Now, after working with most of my musical heroes, I have developed a company that carves out careers with new artists that we believe in. These artists are my new heroes. When it comes to styles of music, we go with the Duke Ellington school of thought; “There are only two kinds of music – good and bad.” My skills as a music producer allow me to be able to work with a variety of different types of artists and types of music. This year alone, I have produced a hard rock project, an opera and quite a few other genres in between. At our company, we follow and trust our instincts. And as it turns out, our instincts don’t stink!
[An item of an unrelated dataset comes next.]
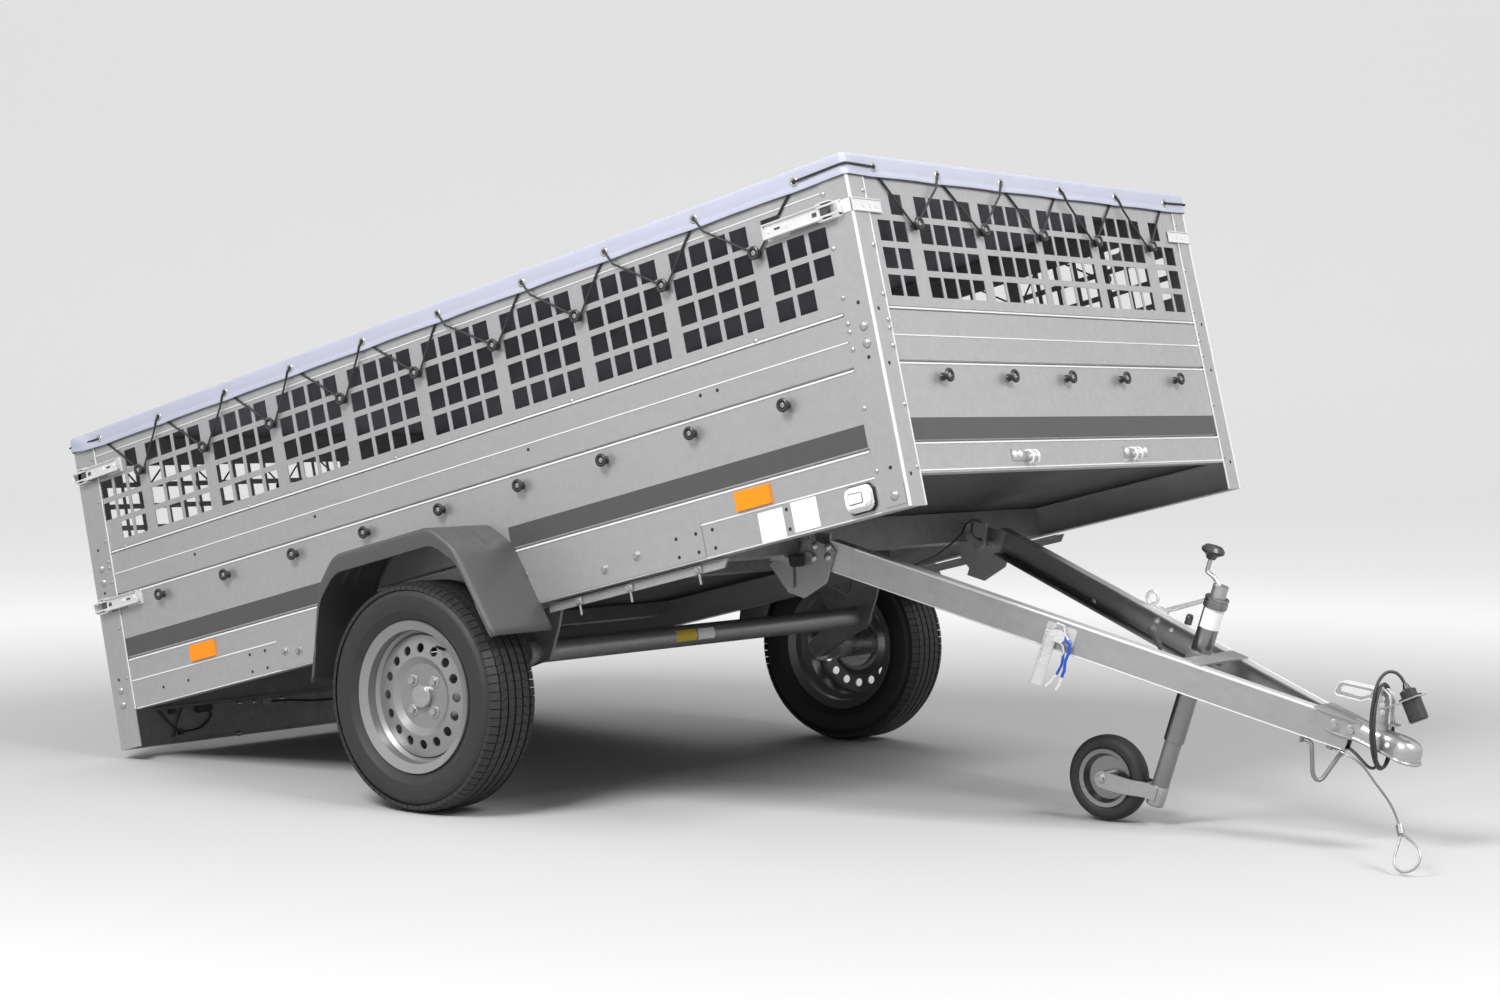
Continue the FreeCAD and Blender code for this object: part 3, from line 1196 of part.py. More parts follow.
def fork():
    """Fork that swivels on the inner tube and holds the wheel."""
    outer, front = FORK_INNER + FORK_SHEET, COLUMN_X + FORK_FRONT
    low = JOCKEY_Z - FORK_DROP + FORK_GAP
    high = low + FORK_HEIGHT
    block = box(COLUMN_X - FORK_REAR, front, -outer, outer, low, high)
    bore = rod(INNER_TUBE_RADIUS + PIN_CLEARANCE, (COLUMN_X, 0, low), (COLUMN_X, 0, high))
    outline = [(JOCKEY_X, JOCKEY_Z - FORK_EYE), (front, low), (front, high), (JOCKEY_X, JOCKEY_Z + FORK_EYE)]
    plates = []
    for side in (-1, 1):
        inner_face, outer_face = side * FORK_INNER, side * outer
        plates.append(prism_y(outline, inner_face, outer_face))
        plates.append(rod(FORK_EYE, (JOCKEY_X, inner_face, JOCKEY_Z), (JOCKEY_X, outer_face, JOCKEY_Z)))
    end = outer + FORK_AXLE_END
    axle = rod(JOCKEY_AXLE_RADIUS, (JOCKEY_X, -end, JOCKEY_Z), (JOCKEY_X, end, JOCKEY_Z))
    return fuse(block, *plates, axle).cut(bore)


def jockey_rim():
    """Pressed rim and hub of the jockey wheel."""
    half, hub_end = JOCKEY_TYRE_WIDTH / 2, JOCKEY_TYRE_WIDTH / 2 + JOCKEY_HUB_END
    side = [(JOCKEY_AXLE_RADIUS + PIN_CLEARANCE, hub_end), (JOCKEY_HUB_RADIUS, hub_end),
            (JOCKEY_HUB_RADIUS, JOCKEY_WEB), (JOCKEY_WEB_RADIUS, JOCKEY_WEB)]
    side += [(JOCKEY_RIM_RADIUS + rise, half - inset) for rise, inset in JOCKEY_RIM_STEPS]
    profile = [(radius, -height) for radius, height in side] + side[::-1]
    return lathe(profile, (JOCKEY_X, 0, JOCKEY_Z), (0, 1, 0))


def jockey_tyre():
    """Solid rubber tyre of the jockey wheel."""
    half = JOCKEY_TYRE_WIDTH / 2
    side = [(JOCKEY_RIM_RADIUS, half - JOCKEY_WALL), (JOCKEY_RIM_RADIUS + JOCKEY_WALL, half)]
    side += [(JOCKEY_RADIUS - depth, half - inset) for depth, inset in JOCKEY_SHOULDER]
    profile = [(radius, -height) for radius, height in side] + side[::-1]
    return lathe(profile, (JOCKEY_X, 0, JOCKEY_Z), (0, 1, 0))


# Loose lines


def lead_coil():
    """Outer shape of the lead's turns, hung over the coupling's handle."""
    centre = Vector(*COIL_CENTRE)
    upright = Vector(-SIN_BAR, 0, COS_BAR)
    top, side = centre + upright * COIL_HALF_HEIGHT, centre + Vector(0, COIL_HALF_WIDTH, 0)
    return swept(Part.Wire(Part.Ellipse(top, side, centre).toShape()), COIL_THICKNESS / 2)


def lead_ends():
    """Free stretches of the lead: from the arms to the coil, and from the coil to the plug."""
    return Part.makeCompound([cord("lead_tail", LEAD_TAIL_ROUTE, LEAD_DIAMETER),
                              cord("lead_end", LEAD_END_ROUTE, LEAD_DIAMETER)])


def plug():
    """Plug of the lead, with the collar that rests on its holder."""
    collar, end = PLUG_RADIUS + PLUG_COLLAR_PROUD, PLUG_LENGTH
    profile = list(PLUG_BOOT)
    profile += [(collar, PLUG_COLLAR - PLUG_COLLAR_SHEET), (collar, PLUG_COLLAR), (PLUG_RADIUS, PLUG_COLLAR),
                (PLUG_RADIUS, end - PLUG_END_BEVEL), (PLUG_RADIUS - PLUG_END_BEVEL, end), (0, end)]
    return lathe(profile, PLUG_BACK, PLUG_AXIS)


def plug_holder():
    """Plate with a hole on the coupling's handle, where the plug is parked."""
    half, sheet = HOLDER_HALF_WIDTH, HOLDER_SHEET
    plate = Part.makeBox(sheet, 2 * half, half + HOLDER_DROP, Vector(PLUG_COLLAR, -half, -HOLDER_DROP))
    hole = rod(PLUG_RADIUS + PIN_CLEARANCE, (PLUG_COLLAR, 0, 0), (PLUG_COLLAR + sheet, 0, 0))
    plate = plate.cut(hole)
    turn = FreeCAD.Rotation(Vector(1, 0, 0), Vector(*PLUG_AXIS))
    plate.Placement = FreeCAD.Placement(Vector(*PLUG_BACK), turn)
    return plate


def arm_cable():
    """Cable held inside the left arm, along its lower flange."""
    held = [(x, arm_web(x) - ARM_CABLE_INSET, z) for x, z in ARM_CABLE_LEVELS]
    return swept(round_path(held + [LEAD_TAIL_ROUTE[0]], [ARM_CABLE_BEND]), LEAD_DIAMETER / 2)


def safety_wire():
    """Safety wire with the loop at its end, over the ground under the axle."""
    return cord("safety_wire", SAFETY_WIRE_ROUTE, WIRE_DIAMETER)


def wire_ferrule():
    """Ferrule that closes the safety wire's loop."""
    return rod(FERRULE_RADIUS, *SAFETY_WIRE_ROUTE[FERRULE_POINT_COUNT:FERRULE_POINT_COUNT + 2])


# Hand-over


def paired_bed_nodes():
    """Pieces of the bed that have a node of their own on each side."""
    left = {"side_rail": side_rail(), "side_board": side_board(), "mesh_board": side_mesh_board(),
            "fender": fender(), "hub": hub(), "rim": rim(), "tyre": tyre()}
    nodes = {}
    for name, solid in left.items():
        nodes[name + "_left"] = solid
        nodes[name + "_right"] = mirrored(solid)
    return nodes


def corner_posts():
    """All four corner posts."""
    front = corner_post(BED_FRONT, 1, FRONT_POST_SIDE_FLANGE, RAIL_BOTTOM)
    rear = corner_post(BED_REAR, -1, REAR_POST_SIDE_FLANGE, REAR_POST_BOTTOM)
    return Part.makeCompound([both_sides(front), both_sides(rear)])


def knobs():
    """Knobs on the boards that stay still."""
    lower, upper = knob_levels()
    return Part.makeCompound([both_sides(side_knobs()), end_knobs(BED_FRONT, 1, lower),
                              end_knobs(BED_FRONT, 1, upper), end_knobs(BED_REAR, -1, upper)])


def box_latches():
    """Draw latches on the sides, with the catches of the mesh boards."""
    rear = BED_REAR - POST_SHEET
    latches = [draw_latch(BED_FRONT - FRONT_LATCH_CATCH, BED_FRONT - FRONT_LATCH_START, UPPER_LATCH_LEVEL),
               draw_latch(rear, BED_REAR + REAR_UPPER_LATCH_START, UPPER_LATCH_LEVEL),
               draw_latch(rear, BED_REAR + REAR_LOWER_LATCH_START, LOWER_LATCH_LEVEL),
               latch_catch(BED_FRONT, 1, UPPER_LATCH_LEVEL), latch_catch(BED_REAR, -1, UPPER_LATCH_LEVEL)]
    return Part.makeCompound([both_sides(latch) for latch in latches])


def bed_nodes():
    """Pieces modelled in the bed frame."""
    nodes = paired_bed_nodes()
    nodes.update({
        "corner_posts": corner_posts(),
        "floor_panel": floor_panel(),
        "front_board": front_board(),
        "mesh_board_front": end_mesh_board(BED_FRONT, 1),
        "mesh_board_rear": end_mesh_board(BED_REAR, -1),
        "frame_beams": frame_beams(),
        "lamp_beam": lamp_beam(),
        "lamps": Part.makeCompound([both_sides(rear_lamp()), both_sides(marker_lamp())]),
        "reflectors": reflectors(),
        "cover": cover(),
        "knobs": knobs(),
        "box_latches": box_latches(),
        "front_hooks": front_hooks(),
        "axle_tube": axle_tube(),
        "axle_plates": both_sides(axle_plate()),
        "swing_arms": both_sides(swing_arm()),
        "pivot_brackets": Part.makeCompound([both_sides(pivot_ear()), both_sides(tip_stop())]),
        "hinge_brackets": hinges(False),
        "tailgate": tailgate(),
        "tailgate_hinges": hinges(True),
        "tailgate_knobs": end_knobs(BED_REAR, -1, knob_levels()[0]),
        "tailgate_catches": both_sides(tailgate_catch(LOWER_LATCH_LEVEL)),
    })
    return nodes


def drawbar_nodes():
    """Pieces modelled in the drawbar frame."""
    return {
        "arm_left": arm(), "arm_right": mirrored(arm()), "shoes": both_sides(shoe()),
        "pivot_bolts": both_sides(pivot_bolt()),
        "arm_latches": Part.makeCompound([arm_latch_closed(), mirrored(arm_latch_open())]),
        "coupling_head": coupling_head(), "coupling_handle": coupling_handle(),
        "support_loop": support_loop(), "arm_cable": arm_cable(),
        "lead_ends": lead_ends(), "lead_coil": lead_coil(), "plug": plug(),
        "jockey_clamp": clamp(), "clamp_lever": clamp_lever(),
        "jockey_outer_tube": outer_tube(), "jockey_crank": crank(), "crank_knob": crank_knob(),
        "jockey_inner_tube": inner_tube(), "jockey_fork": fork(),
        "jockey_rim": jockey_rim(), "jockey_tyre": jockey_tyre(),
    }


def bed_placement():
    """Where the bed frame stands over the ground under the axle."""
    turn = FreeCAD.Rotation(Vector(0, 1, 0), -BED_TILT)
    return FreeCAD.Placement(Vector(0, 0, TYRE_RADIUS), turn)


def drawbar_placement():
    """Where the drawbar frame stands over the ground under the axle."""
    turn = FreeCAD.Rotation(Vector(0, 1, 0), DRAWBAR_TILT)
    return FreeCAD.Placement(Vector(PIVOT_GROUND_X, 0, PIVOT_GROUND_Z), turn)


def placed(solid, placement):
    """Move a solid from its own frame to the ground."""
    moved = solid.copy()
    moved.Placement = placement.multiply(moved.Placement)
    return moved


def middle_of_length():
    """Middle of the whole length, from the cover's rear edge to the coupling's tip."""
    rear = BED_REAR - POST_SHEET - COVER_PROUD - COVER_SHEET
    rear_end = rear * COS_BED - cover_top() * SIN_BED
    tip = PIVOT_GROUND_X + (BALL_CENTRE_X + SOCKET_RADIUS) * COS_BAR + SOCKET_DOME[0][1] * SIN_BAR
    return (rear_end + tip) / 2


def assemble():
    """Place every node on the ground with the origin under the middle."""
    nodes = {}
    for name, solid in bed_nodes().items():
        nodes[name] = placed(solid, bed_placement())
    for name, solid in drawbar_nodes().items():
        nodes[name] = placed(solid, drawbar_placement())
    nodes["safety_wire"], nodes["wire_ferrule"] = safety_wire(), wire_ferrule()
    shift = Vector(-middle_of_length(), 0, 0)
    for solid in nodes.values():
        solid.translate(shift)
    return nodes


def export():
    """Write one file for each node."""
    os.makedirs("parts", exist_ok=True)
    for name, solid in assemble().items():
        solid.exportStep("parts/" + name + ".step")


export()
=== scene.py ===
"""Looks of a tipping utility trailer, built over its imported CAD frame.

Sizes are in millimetres, in the body's own frame (x forward from the axle, y left, z up from the axle's height)
or in the drawbar's own frame (x along it, z square to it, from the tipping pivot). A finished mesh is in metres.
"""

import logging
import math
from dataclasses import dataclass
from enum import Enum
from typing import Sequence

import bmesh
import bpy
from mathutils import Matrix, Vector


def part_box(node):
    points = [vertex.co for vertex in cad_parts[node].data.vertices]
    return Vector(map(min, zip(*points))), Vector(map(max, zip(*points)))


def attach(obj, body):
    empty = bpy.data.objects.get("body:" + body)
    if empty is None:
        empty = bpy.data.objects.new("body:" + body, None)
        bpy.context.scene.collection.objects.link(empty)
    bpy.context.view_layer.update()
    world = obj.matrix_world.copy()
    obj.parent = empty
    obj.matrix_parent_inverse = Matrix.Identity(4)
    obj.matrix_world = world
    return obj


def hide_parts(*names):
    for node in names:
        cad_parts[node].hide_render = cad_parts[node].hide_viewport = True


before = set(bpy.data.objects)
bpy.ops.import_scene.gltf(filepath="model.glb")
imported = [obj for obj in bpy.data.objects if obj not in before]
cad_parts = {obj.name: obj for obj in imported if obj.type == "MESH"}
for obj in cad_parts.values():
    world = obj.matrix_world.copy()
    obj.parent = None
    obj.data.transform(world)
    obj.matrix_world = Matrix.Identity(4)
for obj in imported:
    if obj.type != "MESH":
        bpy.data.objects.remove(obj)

Point = tuple[float, float, float]
Flat = tuple[float, float]
Colour = tuple[float, float, float]
Flats = tuple[Flat, ...]
Points = tuple[Point, ...]
MM = 0.001
LOG = logging.getLogger("trailer")


@dataclass(frozen=True)
class Placement:
    """A frame that a sub-assembly is built in.

    Args:
        origin: its place in the model, in metres.
        nose_up: how far its x axis points up, in degrees.
    """

    origin: Point
    nose_up: float

    def matrix(self) -> Matrix:
        """Give the matrix from this frame's millimetres to the model's metres."""
        turn = Matrix.Rotation(-math.radians(self.nose_up), 4, "Y")
        return Matrix.Translation(self.origin) @ turn @ Matrix.Scale(MM, 4)

    def at(self, point: Sequence[float]) -> Vector:
        """Give a point of this frame in the model."""
        return self.matrix() @ Vector(point)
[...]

Success for new artists today means getting a fighting chance to make an actual living making music. From that point on, it can grow into something much bigger and more rewarding in other areas. When a new artist proves himself or herself in the studio and provides an incredible product, they are in a position of strength when it comes time for taking their work to the masses. By having the finished goods and not owing a huge recoupable sum to a label, it provides the necessary evidence needed to seek a fair and equitable deal for distribution.
We are always seeking artists who are different, because we believe they stand the best chance of creating their own unique careers. If somebody is doing something different from other people, then they’re the sort of artist who might stand the test of time. If you look at my track record, nobody pops up as being a flavor-of-the-month type of artist. They are by and large lifers, much like myself.